We are human and cannot really do that. With unbounded utilities, there are an absurdly large number of possible ways that an ordinary action can have very low-probability influence on a wide variety of very high-utility things, and you have to take them all into account and balance them properly to do the right thing. If an AI is doing that, I have no confidence at all that it will weigh these things the way I would like, especially given that it's not likely to search all of the space. Someone who thinks about a million unlikely gods to decide whether to eat an apple is broken. In practice, they won't be able to do that, and their decision about whether to eat the apple will be driven by whatever unlikely gods have been brought to their attention in the last minute. (As I said before, an improbable minor change to a likely god is an unlikely god, for the purposes of this discussion.)

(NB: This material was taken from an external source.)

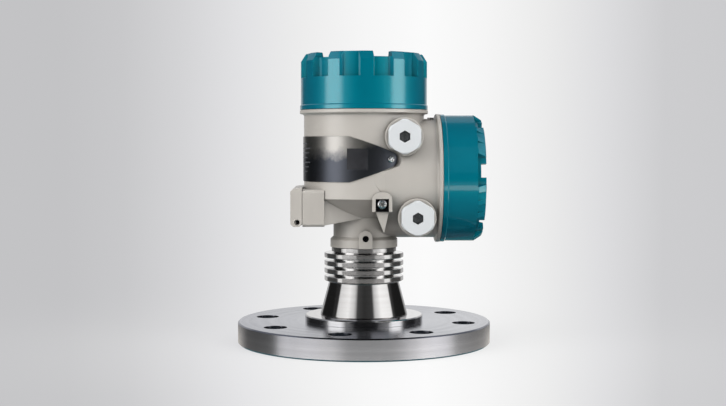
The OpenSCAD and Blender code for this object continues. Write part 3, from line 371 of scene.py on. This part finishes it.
def arc_bar(r0, r1, z0, z1, a0, a1, steps=24):
    """A closed bar bent round the Z axis: the rectangle r0..r1 by z0..z1 carried from angle a0 to a1."""
    a = np.linspace(a0, a1, steps)[:, None]
    r = np.array([r0, r1, r1, r0])[None, :]
    z = np.array([z0, z0, z1, z1])[None, :]
    points = np.stack([r * np.cos(a), r * np.sin(a), np.broadcast_to(z, (steps, 4))], -1).reshape(-1, 3)
    faces = list(grid_faces(steps, 4, close_columns=True)[:, ::-1])
    faces += [np.array([0, 1, 2, 3]), np.array([3, 2, 1, 0]) + (steps - 1) * 4]
    return points, faces


def cross_head(diameter, height, centre, axis, turn, slot_w, slot_l, slot_deep):
    """A pan head: a dome, 1 - s^3.2 under a root, over a polar grid, pressed down smoothly inside a cross.

    The cross is two slots, of half width slot_w and half length slot_l; s is the share of the radius.
    """
    s = np.concatenate([np.linspace(0.0, 0.8, 22), np.linspace(0.82, 1.0, 8)])[:, None]
    a = np.linspace(0, 2 * np.pi, 97)[:-1][None, :]
    radius = s * diameter / 2 + 0 * a
    dome = height * (0.42 + 0.58 * np.sqrt(np.clip(1 - s ** 3.2, 0, 1))) + 0 * a
    x, y = radius * np.cos(a), radius * np.sin(a)
    arm = np.minimum(np.maximum(abs(x) / slot_w, abs(y) / slot_l), np.maximum(abs(x) / slot_l, abs(y) / slot_w))
    press = np.clip((1.0 - arm) / 0.35, 0, 1)
    top = np.stack([x, y, dome - slot_deep * press * press * (3 - 2 * press)], -1)
    foot = np.stack([x[-1], y[-1], 0 * x[-1]], -1)[None]
    local = np.concatenate([top, foot, foot * [[[0.0, 0.0, 1.0]]]]).reshape(-1, 3)
    spin = np.array([[np.cos(turn), np.sin(turn), 0], [-np.sin(turn), np.cos(turn), 0], [0, 0, 1]])
    points = local @ spin @ basis(axis) + np.asarray(centre)
    return points, list(grid_faces(len(s) + 2, 96, close_columns=True))


# ------------------------------------------------------------------- settings

class TransmitterSizes(bpy.types.PropertyGroup):
    thread_pitch: FloatProperty(
        name="Thread pitch", description="Pitch of the cover and plug threads", default=1.5 * MM, unit="LENGTH")
    thread_depth: FloatProperty(
        name="Thread depth", description="Height of a thread's ridge that clears its bore", default=0.2 * MM,
        unit="LENGTH")
    print_depth: FloatProperty(
        name="Print depth", description="Thickness of the print on the nameplate", default=0.03 * MM,
        unit="LENGTH")
    print_lines: IntProperty(
        name="Print lines", description="Number of plain bars beside the field on the nameplate", default=7)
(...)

If utilities are bounded, then the number of alternatives you have to look at doesn't grow so pathologically large, and you look at the apple to decide whether to eat the apple. The unlikely gods don't enter into it because you don't imagine that they can make enough of a difference to outweigh their unlikeliness.
Why can't they either estimate or prove that eating an apple has more expected utility (by please more gods overall than not eating an apple, say), without iterating over each god and considering them separately? And if for some reason you build an AI that does compute expected utility by brute force iteration of possibilities, then you obviously would not want it to consider only possibilities that "have been brought to their attention in the last minute". That's going to lead to trouble no matter what kind of utility function you give it.
(ETA: I think it's likely that humans do have bounded utility functions (if we can be said to have utility functions at all) but your arguments here are not very good. BTW, have you seen The Lifespan Dilemma?)